Cohen's sentence marked the latest drop in a precipitous fall from the elbow of the powerful man whom Cohen served for years, sometimes as a brutal but fiercely loyal fixer.

Now, Trump's former lawyer has broken completely with his onetime boss and handed the president's political opponents new weapons that could have serious implications for Trump.

First, Cohen told authorities that Trump had directed him to arrange payments to two women ahead of Election Day in 2016 to keep them quiet about sexual relationships they said they had had with Trump — allegations Trump denies.

Federal authorities call that a violation of campaign finance law — one for which Trump also may be culpable.

Later, Cohen admitted that he and other Trump aides continued negotiations with powerful Russians about a potential real estate project in Moscow well into the 2016 presidential campaign.

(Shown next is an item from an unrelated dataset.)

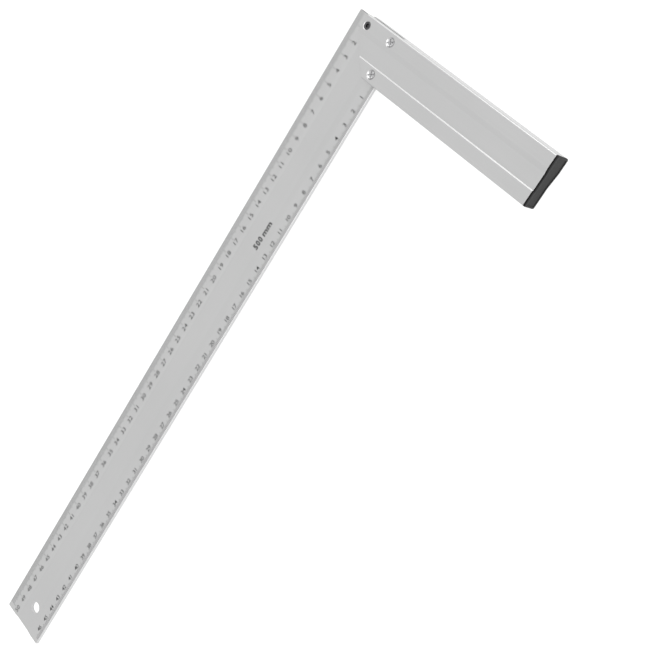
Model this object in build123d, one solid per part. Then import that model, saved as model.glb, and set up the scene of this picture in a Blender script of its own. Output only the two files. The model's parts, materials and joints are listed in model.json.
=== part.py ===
from build123d import *
import os

# A carpenter's try square: a ruled aluminium blade clamped at right angles in a hollow
# aluminium stock, whose free end is closed by a plastic cap.
#
# Millimetres. While it is modelled, the square has its outer corner at the origin:
#   X = 0 is the blade's outer edge, and the stock runs towards -X
#   Y = 0 is the stock's outer face, and the blade runs towards +Y
#   Z = 0 is the lowest plane of the stock's back, and the front faces +Z
# At export everything moves to the centre of its box, with the back on Z = 0.

# ---------------------------------------------------------------- driving dimensions
BLADE_TIP = 504.5          # from the stock's outer face to the blade's far end
BLADE_WIDTH = 40.5
BLADE_THICKNESS = 2.5
BLADE_RECESS = 1.0         # the blade's near end lies this far inside the outer face
CHANNEL_DEPTH = 0.5        # shallow channel along the front of the blade
OUTER_STRIP = 10.0         # flat ruled strip along the outer edge
INNER_STRIP = 9.5          # flat ruled strip along the inner edge
OUTER_SLOPE = 3.0          # width of the channel's slopes
INNER_SLOPE = 4.0
EDGE_BREAK = 0.2           # small chamfer on the blade's long edges
HANG_HOLE_RADIUS = 4.1
HANG_HOLE_X = -22.7
HANG_HOLE_Y = 486.0

STOCK_WIDTH = 33.5
STOCK_NEAR_END = -10.5     # the blade stands out beyond this end
STOCK_FAR_END = -172.5
STOCK_DEPTH = 12.5         # front to back at the outer edge
BACK_STEP = 1.7            # the back's inner band is this much shallower
BACK_BAND = 9.5            # width of the deeper band along the outer edge
BACK_RAMP = 10.0
FRONT_RISE = 4.25          # the front face stands this far above the blade
PANEL_DEPTH = 0.6          # sunk middle band of the front face
PANEL_START = 9.1          # it falls in a gentle ramp from the outer band
PANEL_RAMP = 3.0
PANEL_END = 23.4           # and ends at a 45 degree step up to the inner band
STOCK_ROUND = 1.0          # rounding of the extrusion's four long edges
WALL = 1.8
SIDE_WALL = 1.6
MITRE_START = 12.9         # the 45 degree cut leaves the near end at this height
SLOT_RISE = 1.2            # the blade's slot reaches this far above the blade

SCREW_X = -36.1
SCREW_LOW_Y = 5.9
SCREW_HIGH_Y = 28.3
SCREW_RADIUS = 1.5         # M3
SCREW_CLEARANCE = 1.65
HEAD_RADIUS = 2.6
HEAD_SINK = 0.5            # the top of the heads' cones lies this far below the front face
HEAD_LAND = 0.1            # upright rim above the cone
HEAD_CROWN = 0.4           # raised heads, so that they end level with the face
SCREW_LENGTH = 8.2
RECESS_TURN = 30.0
RECESS_LENGTH = 4.3        # cross recess
RECESS_WIDTH = 0.8
RECESS_DEPTH = 0.8
NUT_SIDE = 5.5
NUT_THICKNESS = 1.8
NUT_CORNER = 0.2
NUT_PLAY = 0.1

SET_SCREW_X = -14.3
SET_SCREW_Y = 6.2
SET_SCREW_RADIUS = 2.5     # M5
SET_SCREW_CLEARANCE = 2.7
SET_SCREW_SINK = 0.3
SET_SCREW_SOCKET = 2.5     # across flats
SET_SCREW_SOCKET_DEPTH = 2.2
DOG_POINT_RADIUS = 1.25
DOG_POINT_LENGTH = 1.1
SET_SCREW_EDGE = 0.25

PACKER_INSET = 0.6         # the packers stop this far behind the mitre

CAP_FLANGE = 1.5
CAP_EDGE = 0.45
CAP_RIM = 1.3              # raised rim around the cap's outer face
CAP_DISH = 0.3
CAP_PLUG_LENGTH = 12.0
CAP_PLUG_WALL = 1.3
CAP_PLUG_LEAD = 0.5

# ---------------------------------------------------------------- derived levels
FRONT_Z = STOCK_DEPTH
BLADE_FRONT_Z = FRONT_Z - FRONT_RISE
BLADE_BACK_Z = BLADE_FRONT_Z - BLADE_THICKNESS
CHANNEL_Z = BLADE_FRONT_Z - CHANNEL_DEPTH
CEILING_Z = FRONT_Z - WALL
STOCK_LENGTH = STOCK_NEAR_END - STOCK_FAR_END
HEAD_Z = FRONT_Z - HEAD_SINK
OVERALL_LENGTH = CAP_FLANGE - STOCK_FAR_END
SCREW_PLACES = [(SCREW_X, SCREW_LOW_Y), (SCREW_X, SCREW_HIGH_Y)]
TO_ORIGIN = Pos(OVERALL_LENGTH / 2, -BLADE_TIP / 2, 0)


# ---------------------------------------------------------------- helpers
def along_stock(points, start, length):
    """Extrude a (Y, Z) outline towards -X from X = start."""
    plane = Plane(origin=(start, 0, 0), x_dir=(0, 1, 0), z_dir=(1, 0, 0))
    face = make_face(plane * Polyline(*points, close=True))
    return extrude(face, -length)


def upright_hole(radius, x, y, low, high):
    """A vertical cylinder between two heights."""
    centre = Pos(x, y, (low + high) / 2)
    return centre * Cylinder(radius, high - low)


def prism(points, low, high):
    """Extrude an (X, Y) outline between two heights."""
    face = make_face(Pos(0, 0, low) * Polyline(*points, close=True))
    return extrude(face, high - low)


def back_outline(floor_rise, side):
    """The back of the stock's section, outer band first, at a given distance inside it."""
    return [
        (side, floor_rise),
        (BACK_BAND, floor_rise),
        (BACK_BAND + BACK_RAMP, BACK_STEP + floor_rise),
        (STOCK_WIDTH - side, BACK_STEP + floor_rise),
    ]


def mitre_corner(inset, low, high):
    """What the 45 degree cut takes off the near end, moved back by an inset."""
    start = MITRE_START - inset
    reach = STOCK_WIDTH - start
    near = STOCK_NEAR_END
    return prism([(near + 1, start - 1), (near + 1, start + reach), (near - reach, start + reach)], low, high)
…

Cohen had told Congress in 2017 that the talks ended in January, but his subsequent admission meant that Trump's aides had a channel open with Russia even as Trump was becoming the GOP front-runner and was denying he had any ties to Russia.

Trump: Nothing to do with me

Trump has dismissed Cohen's allegations. Although he has acknowledged arranging the so-called hush-money payments to one of the women, he denies the underlying allegations by both women of sexual encounters with him years before the 2016 presidential race.

Trump called the payments a "simple private transaction" that had been elevated into something more serious by Democrats who are frustrated they haven't been able to find anything damaging to Trump in the Russia investigation.

The president argued on Twitter that if Cohen broke the law in the payments, it had no meaning for him and might not even be a federal crime anyway.

As far as the negotiations over a possible Trump Tower in Moscow, the president acknowledged he had "lightly" looked into the project at the same time as he was campaigning but that he'd done nothing wrong and decided not to pursue the project.

Trump says the accounts Cohen has given to investigators are lies he made up in order to reduce the sentence he was facing for other crimes. Cohen also pleaded guilty to tax evasion and bank fraud, which added to the potential sentence for which he was eligible.

Authorities said Cohen's case demonstrates that even powerful people can't get away with this kind of criminal conduct.

"Michael Cohen is a lawyer who, rather than setting an example of respect for the law, instead chose to break the law, repeatedly over many years and in a variety of ways," said Deputy U.S. Attorney Robert Khuzami, whose office in Manhattan prosecuted Cohen.